In accordance with the articles of the Rulebook, the donor, the taxpayer, submits a request for tax exemption to the Public Revenue Office to donate funds to sports entities before making a payment to the special account for donations of the sports entity. The request shall be submitted electronically on a prescribed form.
The Public Revenue Office approves or rejects the request within 15 days. The donor shall, within 15 days upon the confirmed request, submit an electronic notification of the donation to the Public Revenue Office. The notification shall be accompanied by proof of a donation. Upon submission of the notice, the Public Revenue Office approves or rejects the right on deduction of the input tax.
At the same time, the participants got acquainted with the amendments to the Law on Corporate Income Tax which are in Parliament’s procedure for their adoption.
The text of the Draft Law on Changing and Amending the Law on Corporate Income Tax proposes news items regarding the obligation to submit a Transfer Pricing Report to the Public Revenue Office.

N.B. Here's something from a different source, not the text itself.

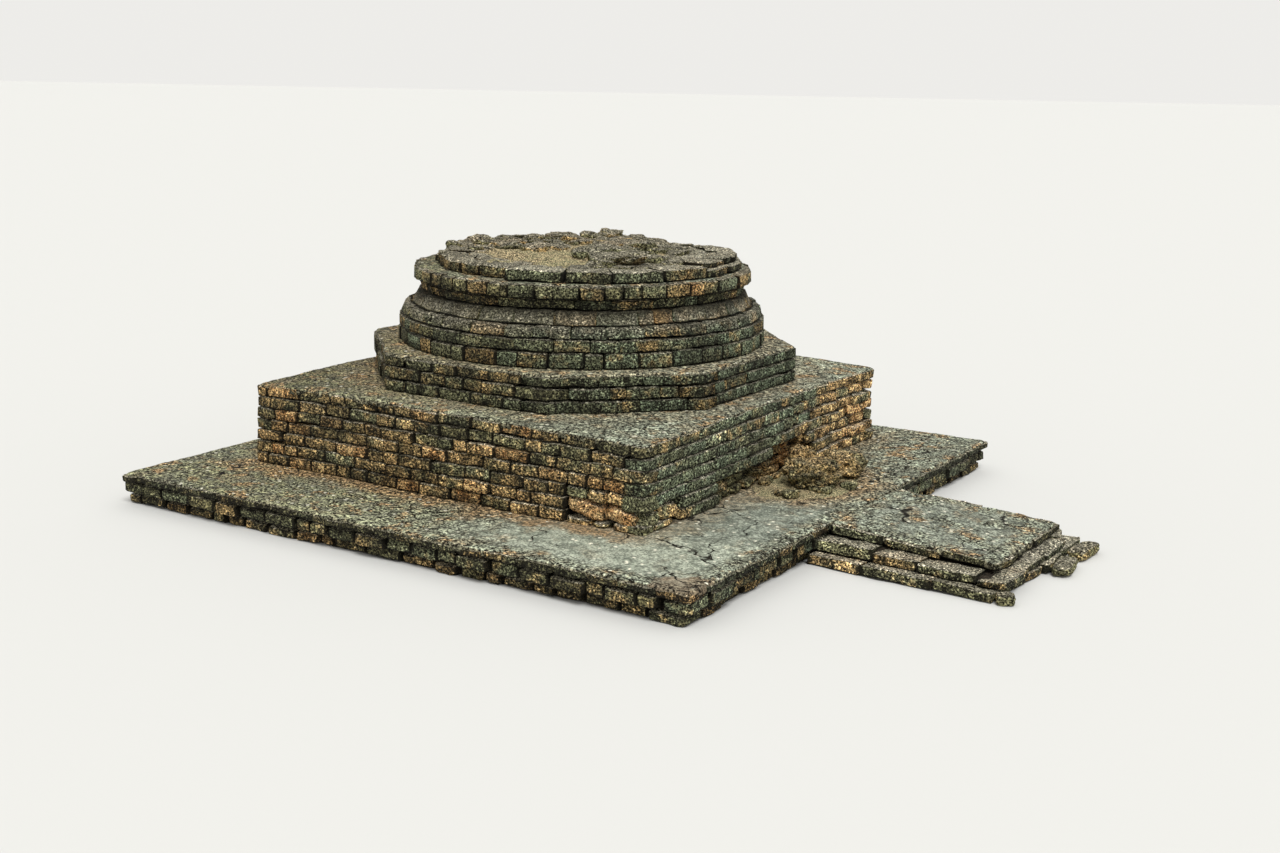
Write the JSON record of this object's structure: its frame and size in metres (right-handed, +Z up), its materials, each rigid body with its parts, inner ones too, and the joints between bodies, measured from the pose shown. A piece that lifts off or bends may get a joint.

The amendments relate to the extension of the deadline for submission of the transfer pricing report, that is to say instead of having the taxpayers obliged to submit it together with the tax balance until February 28 / March 15 of the year, to do it so by September 30. It is also proposed that the obligation to submit a Transfer Pricing Report should not apply to transactions between related parties residents in the Republic of Northern Macedonia, as well as to taxpayers who have generated a total income of up to 300,000,000 MKD during the year.
It is proposed as tax deductible expenses to be determined the internship fee over the amounts prescribed under the Internship Law and the fee for practical training of students and practical education of students in the amount of over 8.000 MKD per month. At the same time, with the proposed articles an adjustment of the criminal provisions is being made with the Criminal Law.